At the moment AVFoundation API has no Bool-type instance property allowing you to find out if it's a real face or a photo, but AVFoundation's capture subsystem provides you with AVDepthData class – a container for per-pixel distance data (depth map) captured by camera device. A depth map describes at each pixel the distance to an object, in meters.

@available(iOS 11.0, *)
open class AVDepthData: NSObject {

    open var depthDataType: OSType { get }
    open var depthDataMap: CVPixelBuffer { get }
    open var isDepthDataFiltered: Bool { get }
    open var depthDataAccuracy: AVDepthDataAccuracy { get }
}

A pixel buffer is capable of containing the depth data's per-pixel depth or disparity map.
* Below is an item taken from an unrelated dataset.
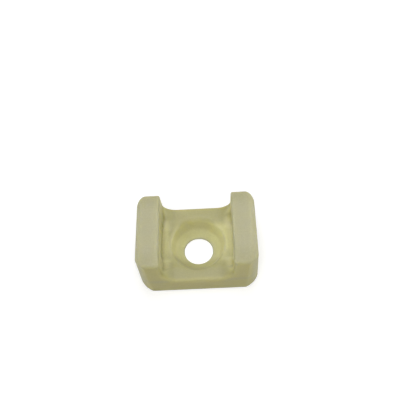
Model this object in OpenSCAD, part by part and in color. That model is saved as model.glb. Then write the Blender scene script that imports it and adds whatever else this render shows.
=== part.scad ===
// Saddle mount for cable ties: one moulded piece that a countersunk screw holds to a panel.
// X runs across the two ears, Y along the cable, Z up from the panel; the origin is at the
// centre of the underside, on the axis of the screw hole.

/* [Body] */
// Length over both ears, at the underside
body_length = 15.8; // [15.4:0.1:17]
// Depth along the cable, at the underside
body_depth = 11.2; // [10.8:0.1:12.4]
// Height of the ears, at the inner edge of their tops
ear_height = 7.3; // [6.6:0.1:7.8]
// How much lower an ear top is at its outer edge
top_fall = 0.12; // [0.05:0.01:0.2]
// Radius along the outer edge of each ear top
edge_radius = 0.9; // [0.5:0.1:1]
// Radius of the four upright corners
corner_radius = 2.8; // [1.6:0.1:2.8]
// Draft of the two long sides, in degrees
side_draft = 0.25; // [0.25:0.25:1]
// Draft of the front and rear faces, in degrees
end_draft = 2; // [1:0.25:3]

/* [Ear crown] */
// Length of the level middle stretch of an ear top, before it is blended into the slopes
crown_length = 6.8; // [5.6:0.2:7.6]
// How far the ear tops come down towards their ends
crown_drop = 0.25; // [0.2:0.05:0.4]
// Radius that blends the level stretch into the slopes
crown_blend = 5; // [3:0.5:6]
// Radius between an ear top and its end faces
end_radius = 0.5; // [0.3:0.05:0.6]

/* [Saddle] */
// Height of the saddle floor above the underside
floor_height = 2.8; // [2.4:0.1:3]
// Width between the saddle walls, at the floor
floor_width = 9.2; // [9:0.1:9.3]
// Width between the saddle walls, at the ear tops
mouth_width = 9.6; // [9.5:0.1:9.8]
// Radius between the floor and the walls
floor_fillet = 1.9; // [1.4:0.1:2.1]
// Radius along the inner edge of each ear top
lip_radius = 0.25; // [0.15:0.05:0.5]
// Radius where the saddle runs out at the front and rear faces
mouth_radius = 0.4; // [0.3:0.05:0.5]

/* [Tie way] */
// Width of the slot through each ear, for ties up to 4.8 wide
slot_width = 5.2; // [5:0.1:5.4]
// Height of the slot through each ear
slot_height = 2.1; // [1.8:0.1:2.4]
// How far the tie way lies below the saddle floor
way_depth = 0.3; // [0.2:0.05:0.5]
// Width of the tie way at the saddle floor
way_width = 7; // [6.6:0.1:7.2]
// Radius along both edges of the shoulders beside the tie way
shoulder_radius = 1.5; // [1:0.1:2]
// Lean of the flanks that end the saddle fillets at the tie way, in degrees
flank_lean = 40; // [30:1:45]
// Distance between the inner faces of the two slot bridges
bridge_gap = 9.4; // [9.3:0.05:9.5]

/* [Screw seat] */
// Diameter of the screw hole
bore_d = 3.95; // [3.6:0.05:4.2]
// Thickness of the cylindrical land at the foot of the screw hole
bore_land = 0.25; // [0.25:0.05:0.5]
// Diameter of the countersink where it meets the head well
seat_d = 6.3; // [6:0.1:6.4]
// Height at which the countersink meets the head well
seat_height = 1.2; // [1.1:0.05:1.3]
// Diameter of the head well at the saddle floor
well_d = 7.6; // [7.4:0.1:7.8]
// Radius round the rim of the head well
rim_radius = 0.9; // [0.5:0.1:1]

/* [Hidden] */
$fn = 72;

// A cutter runs this far past the face that it breaks through
over = 1;
// A fillet circle is this much larger than its radius, so that it crosses both of its sides
crossing = 1.004;
// The same at the saddle's mouths, where the faces lean by their draft
mouth_crossing = 1.04;
// The rings at the mouths are rounded a little more than the straights that they join
ring_excess = 1.01;

half_length = body_length / 2;
half_depth = body_depth / 2;
wall_lean = atan((mouth_width - floor_width) / 2 / (ear_height - floor_height));
// Where the fillet between the saddle floor and a wall has its centre
fillet_x = floor_width / 2 - floor_fillet * tan(45 - wall_lean / 2);
fillet_z = floor_height + floor_fillet;
way_floor = floor_height - way_depth;
well_slope = (well_d - seat_d) / 2 / (floor_height - seat_height);
// Radius of the two upper corners of each slot
slot_corner = 0.4;
// The straight sides of the plan stand clear of the drafted faces, so that only its corners cut
clear = 0.2;
// Cutters that join one another overlap by this much
lap = 0.1;
// The crown starts this far above the ears, so that it never lies in one face with their tops
lift = 0.02;

function unit(v) = v / norm(v);
function before(points, i) = points[(i + len(points) - 1) % len(points)];
function after(points, i) = points[(i + 1) % len(points)];

// What lies between corner b, with neighbours a and c, and a circle of radius r in that corner
module corner_waste(a, b, c, r) {
    u = unit(a - b);
    v = unit(c - b);
    half = acos(u * v) / 2;
    centre = b + unit(u + v) * r / sin(half);
    touch_u = b + u * r / tan(half);
    touch_v = b + v * r / tan(half);
    difference() {
        polygon([centre, 2 * touch_u - centre, 2 * b - centre, 2 * touch_v - centre]);
        translate(centre) circle(r * crossing);
    }
}

// Polygon with some corners rounded; each entry of rounds is [corner number, radius]
module rounded_polygon(points, rounds) {
    difference() {
        polygon(points);
        for (entry = rounds)
            corner_waste(before(points, entry[0]), points[entry[0]], after(points, entry[0]), entry[1]);
    }
}

// Opening of the saddle, seen along the cable; it runs out above the ears at the slope of its walls
module saddle_outline() {
    top = ear_height + over;
    reach = floor_width / 2 + tan(wall_lean) * (top - floor_height);
    rounded_polygon(
        [[-floor_width / 2, floor_height], [floor_width / 2, floor_height], [reach, top], [-reach, top]],
        [[0, floor_fillet], [1, floor_fillet]]);
}

// Body seen along the cable: drafted sides, ear tops that fall outwards, and the saddle
module front_outline() {
    outer_top = [half_length - tan(side_draft) * ear_height, ear_height - top_fall];
    inner_top = [mouth_width / 2, ear_height];
    floor_end = [floor_width / 2, floor_height];
    difference() {
        rounded_polygon(
            [[-half_length, 0], [half_length, 0], outer_top, inner_top, [0, ear_height],
                [-inner_top[0], inner_top[1]], [-outer_top[0], outer_top[1]]],
            [[2, edge_radius], [6, edge_radius]]);
        saddle_outline();
        for (side = [0, 1])
            mirror([side, 0, 0]) corner_waste(outer_top, inner_top, floor_end, lip_radius);
    }
}

// Body seen across the ears: drafted ends and a top that is crowned towards both of them
module side_outline() {
    end_y = half_depth - tan(end_draft) * ear_height;
    level_y = crown_length / 2;
    level_z = ear_height + lift;
    end_z = ear_height - crown_drop;
    rounded_polygon(
        [[-half_depth, 0], [half_depth, 0], [end_y, end_z],
            [level_y, level_z], [-level_y, level_z], [-end_y, end_z]],
        [[2, end_radius], [3, crown_blend], [4, crown_blend], [5, end_radius]]);
}

// Body seen from above, with its four upright corners
module plan_outline() {
    x = half_length + clear;
    y = half_depth + clear;
    corner = corner_radius + clear;
    rounded_polygon([[-x, -y], [x, -y], [x, y], [-x, y]],
        [[0, corner], [1, corner], [2, corner], [3, corner]]);
}

module body_block() {
    intersection() {
        rotate([90, 0, 0])
            linear_extrude(body_depth + 2 * over, center = true) front_outline();
        rotate([90, 0, 90])
            linear_extrude(body_length + 2 * over, center = true) side_outline();
        translate([0, 0, -over])
            linear_extrude(ear_height + 2 * over) plan_outline();
    }
}

// What is cut from an edge of the given radius: x is the depth below one face, y below the other
module edge_waste(r) {
    difference() {
        translate([-r, -r]) square(2 * r);
        translate([r, r]) circle(r * mouth_crossing);
    }
}

// Rounds the edge that the saddle makes with a face: along its floor, fillets and walls
module saddle_mouth() {
    wall_length = ear_height / cos(wall_lean);
    translate([0, -half_depth, 0]) rotate([-end_draft, 0, 0]) {
        translate([-fillet_x, 0, floor_height])
            rotate([0, 90, 0]) linear_extrude(2 * fillet_x) edge_waste(mouth_radius);
        for (side = [0, 1])
            mirror([side, 0, 0]) translate([fillet_x, 0, fillet_z]) {
                rotate([-90, 0, 0])
                    rotate_extrude() translate([floor_fillet, 0]) edge_waste(mouth_radius * ring_excess);
                rotate([0, wall_lean, 0]) translate([floor_fillet, 0, 0])
                    linear_extrude(wall_length) edge_waste(mouth_radius);
            }
    }
}

// Level way that the tie crosses the saddle in, with a rounded shoulder on each side
module tie_way() {
    foot = [slot_width / 2, way_floor];
    brow = [way_width / 2, floor_height];
    crest = brow + [tan(flank_lean), 1] * (ear_height - floor_height + over);
    rotate([90, 0, 90]) {
        linear_extrude(bridge_gap, center = true)
            rounded_polygon(
                [[-foot[0], foot[1]], foot, brow, crest, [-crest[0], crest[1]], [-brow[0], brow[1]]],
                [[0, shoulder_radius], [1, shoulder_radius]]);
        for (side = [0, 1])
            mirror([side, 0, 0])
                linear_extrude(2 * fillet_x, center = true)
                    corner_waste(foot, brow, brow + [over, 0], shoulder_radius);
    }
}

// Slots through both ears, under their bridges
module tie_slots() {
    y = slot_width / 2;
    top = way_floor + slot_height;
    for (side = [0, 1])
        mirror([side, 0, 0]) translate([bridge_gap / 2 - lap, 0, 0]) rotate([90, 0, 90])
            linear_extrude(half_length)
                rounded_polygon([[-y, way_floor], [y, way_floor], [y, top], [-y, top]],
                    [[2, slot_corner], [3, slot_corner]]);
}

// Screw hole, its countersink and the steep well that takes the screw head, with a rounded rim
module screw_seat() {
    seat = [seat_d / 2, seat_height];
    rim = [well_d / 2, floor_height];
    above = rim + [well_slope, 1] * over;
    rotate_extrude() {
        polygon([[0, bore_land], [bore_d / 2, bore_land], seat, above, [0, above[1]]]);
        corner_waste(seat, rim, rim + [over, 0], rim_radius);
    }
    translate([0, 0, -over]) cylinder(h = bore_land + 2 * over, d = bore_d);
}

module saddle_mount() {
    color([0.87, 0.85, 0.66])
        difference() {
            body_block();
            for (end = [0, 1])
                mirror([0, end, 0]) saddle_mouth();
            tie_way();
            tie_slots();
            screw_seat();
        }
}

saddle_mount();
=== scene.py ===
import math

import bpy
from mathutils import Matrix, Vector


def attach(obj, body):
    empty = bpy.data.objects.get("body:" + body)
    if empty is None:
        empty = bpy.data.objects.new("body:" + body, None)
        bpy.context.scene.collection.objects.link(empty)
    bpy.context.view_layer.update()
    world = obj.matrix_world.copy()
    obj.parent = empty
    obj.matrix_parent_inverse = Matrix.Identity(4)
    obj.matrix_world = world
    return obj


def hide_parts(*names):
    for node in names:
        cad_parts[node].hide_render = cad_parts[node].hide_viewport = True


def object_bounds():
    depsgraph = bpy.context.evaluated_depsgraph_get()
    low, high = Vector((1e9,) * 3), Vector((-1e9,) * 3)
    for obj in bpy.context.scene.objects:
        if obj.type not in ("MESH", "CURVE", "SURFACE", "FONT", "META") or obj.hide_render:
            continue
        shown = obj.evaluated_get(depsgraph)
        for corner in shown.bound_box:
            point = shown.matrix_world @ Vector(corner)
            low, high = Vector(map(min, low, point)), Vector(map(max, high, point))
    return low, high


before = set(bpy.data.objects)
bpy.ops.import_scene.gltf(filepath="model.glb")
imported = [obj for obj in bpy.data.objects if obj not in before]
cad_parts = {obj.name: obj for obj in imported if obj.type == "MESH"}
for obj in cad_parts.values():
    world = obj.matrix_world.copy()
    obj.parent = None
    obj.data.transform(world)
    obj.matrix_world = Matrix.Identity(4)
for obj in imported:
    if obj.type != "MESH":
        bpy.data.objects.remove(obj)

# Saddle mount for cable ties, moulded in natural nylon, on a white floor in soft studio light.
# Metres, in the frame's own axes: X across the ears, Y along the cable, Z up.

MM = 0.001
WHITE = (1, 1, 1, 1)
# The camera and the lamps look at this share of the mount's height
MIDDLE_LEVEL = 0.43

cad_low, cad_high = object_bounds()
size = cad_high - cad_low
middle = Vector((0, 0, MIDDLE_LEVEL * size.z))


# Mesh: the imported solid, remeshed finely and relaxed so that every edge has a moulded radius

VOXEL = 0.094 * MM
RELAX_FACTOR = 0.5
EDGE_RELAX_STEPS = 6
FLOOR_RELAX_STEPS = 24
# The saddle floor with its screw seat, in mm: no weight at the first value, all at the second
FLOOR_ACROSS = (4.9, 4.4)
FLOOR_ALONG = (5.1, 4.7)
FLOOR_HEIGHT = (0.6, 1.2)
# A trial relaxing finds the edges. It moves one of 0.3 mm radius about this far, which counts as 1
PROBE_STEPS = 40
EDGE_DEPTH = 0.05 * MM


def add_relax(piece, name, steps, group=""):
    relax = piece.modifiers.new(name, "SMOOTH")
    relax.factor = RELAX_FACTOR
    relax.iterations = steps
    relax.vertex_group = group


def evaluated(piece):
    """The piece with its modifiers worked out."""
    bpy.context.view_layer.update()
    return piece.evaluated_get(bpy.context.evaluated_depsgraph_get())


def apply_modifiers(piece):
    mesh = bpy.data.meshes.new_from_object(evaluated(piece))
    piece.modifiers.clear()
    piece.data = mesh


def fade_between(value, start, end):
    return min(1.0, max(0.0, (value - start) / (end - start)))


def weigh_floor(piece, group):
    for vertex in piece.data.vertices:
        x, y, z = vertex.co / MM
        weight = (fade_between(abs(x), *FLOOR_ACROSS)
                  * fade_between(abs(y), *FLOOR_ALONG)
                  * fade_between(z, *FLOOR_HEIGHT))
        if weight > 0:
            group.add([vertex.index], weight, "REPLACE")


def mark_edges(piece):
    """Writes the attribute "edge": about 1 on an outer edge, 0 on a flat, below 0 in a hollow."""
    add_relax(piece, "probe", PROBE_STEPS)
    relaxed = evaluated(piece).data.vertices
    moved = [vertex.co - relaxed[vertex.index].co for vertex in piece.data.vertices]
    piece.modifiers.clear()
    edge = piece.data.attributes.new("edge", "FLOAT", "POINT").data
    for vertex in piece.data.vertices:
        edge[vertex.index].value = moved[vertex.index].dot(vertex.normal) / EDGE_DEPTH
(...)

var depthDataMap: CVPixelBuffer { get }

ARKit

ARKit heart is beating thanks to AVFoundation and CoreMotion sessions (in a certain extent it also uses Vision). Of course you can use this framework for Human Face detection but remember that ARKit is a computationally intensive module due to its "heavy metal" tracking subsystem. For a successful real face (not a photo) detection, use ARFaceAnchor allowing you to register head's motion and orientation at 60 fps and facial blendshapes allowing you to register user's facial expressions in real time. To make it impossible to simulate facial expressions using a video instead of a real person, use the AR app's random text commands to force you to show a particular facial expression.

Vision

Implement Apple Vision and CoreML techniques to recognize and classify a human face contained in CVPixelBuffer. But remember, you need ZDepth-to-RGB conversion in order to work with Apple Vision – AI / ML mobile frameworks don't work with Depth map data directly, at the moment. When you want to use RGBD data for authentication, and there will be just one or two users' faces to recognize, it considerably simplifies a task for Model Learning process. All you have to do is to create an mlmodel for Vision containing many variations of ZDepth facial images.

You can use Apple Create ML app for generating a lightweight and effective mlmodel files.

Useful links

To visualize a depth data coming from the TrueDepth camera use the following sample code. Sample codes for detecting and classifying images using Vision you can find here and here. Also, look at this post to find out how to convert AVDepthData to regular RGB pattern.

Upvotes: 12

Tanya Rao

Reputation: 11

You can make use of AVCaptureMetadataOutput and AVCaptureDepthdataOutput to detect face and then take the required action

Upvotes: -2